May 29, 2007 — -- Even "moderate additional" greenhouse emissions are likely to push Earth past "critical tipping points" with "dangerous consequences for the planet," according to research conducted by NASA and the Columbia University Earth Institute.
With just 10 more years of "business as usual" emissions from the burning of coal, oil and gas, says the NASA/Columbia paper, "it becomes impractical" to avoid "disastrous effects."
The study appears in the journal Atmospheric Chemistry and Physics. Its lead author is James Hansen, director of NASA's Goddard Institute for Space Studies in New York.
The forecast effects include "increasingly rapid sea-level rise, increased frequency of droughts and floods, and increased stress on wildlife and plants due to rapidly shifting climate zones," according to the NASA announcement.
By heralding the new research paper, NASA is endorsing science that places considerably more urgency on the need to reduce emissions to avoid "disastrous effects" of global warming than was evident in the recent reports from the world's scientists coordinated by the Intergovernmental Panel on Climate Change.
The new NASA release emphasizes the danger of "strong amplifying feedbacks" pushing Earth past "dangerous tipping points."
Scientists have been warning for several years that such tipping points are the greatest threat from manmade global warming — and what makes it potentially catastrophic for civilization.
As the tipping points pass, "there is an acceleration, potentially uncontrollable, of emissions of vast natural stores of greenhouse gas," according to Hansen, who reviewed the study for ABC News today.
Hansen explains that dangerous feedback loops are being tracked in various regions of the planet.
Many studies have reported feedback loops already observed in thawing tundra, seabeds and drying forests.
Hansen also points out that dark — and therefore heat-absorbing — forests are now expanding toward the Arctic, replacing lighter-colored areas such as tundra and snow cover.
The NASA research also reasserts the importance of the disappearing Arctic sea ice and snow, whose reflectivity has helped cool the planet by bouncing warm sunlight straight back into space.
The disappearance of that bright sea ice and snow is uncovering more and more dark water and bare ground — creating another dangerous feedback loop.
These feedbacks all produce more heat, thus all reinforcing each other, leading to evermore thawing — and thus releases of natural greenhouse gases (including CO2 and methane) in a viciously accelerating circle.
The recent IPCC summaries entertained "scenarios" of CO2 concentrations in the atmosphere ranging from 450 parts per million (ppm) up through 550 ppm and 650 ppm.
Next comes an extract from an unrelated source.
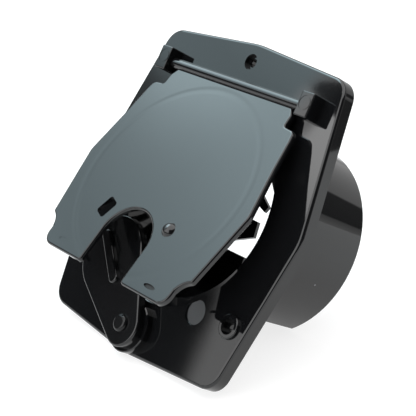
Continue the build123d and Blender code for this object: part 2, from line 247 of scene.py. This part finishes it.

This new research says "C02 exceeding 450 ppm is almost surely dangerous."
Hansen told ABC News today he believes the upper limit for avoiding dangerous climate change "could well be much lower" than 450 ppm.
In the NASA announcement, Hansen said, "'business as usual' emissions would be a guarantee of global and regional disaster."
Earth's CO2 concentration is currently 383 ppm, up from 280 ppm at the start of the industrial age.
Studies released earlier this month report human-made emissions now spiraling upward at an accelerating rate much faster than scientists expected only a few years ago.
The NASA release points out that a 1992 treaty was "signed (and ratified) by the United States and almost all nations of the world," which "has the goal to stabilize atmospheric greenhouse gases 'at a level that prevents dangerous human-made interference with the climate system.' "
NASA says this new study thus helps "define practical implications" of that 1992 treaty — the United Nations Framework Convention on Climate Change.
The study says that "only moderate additional climate forcing (which would mean only moderate additional warming from such emissions) is likely to set in motion the disintegration of the West Antarctic ice sheet" — dubbed WAIS by polar scientists.
Many scientists say a disintegration of WAIS would mean catastrophically rapid sea-level rise.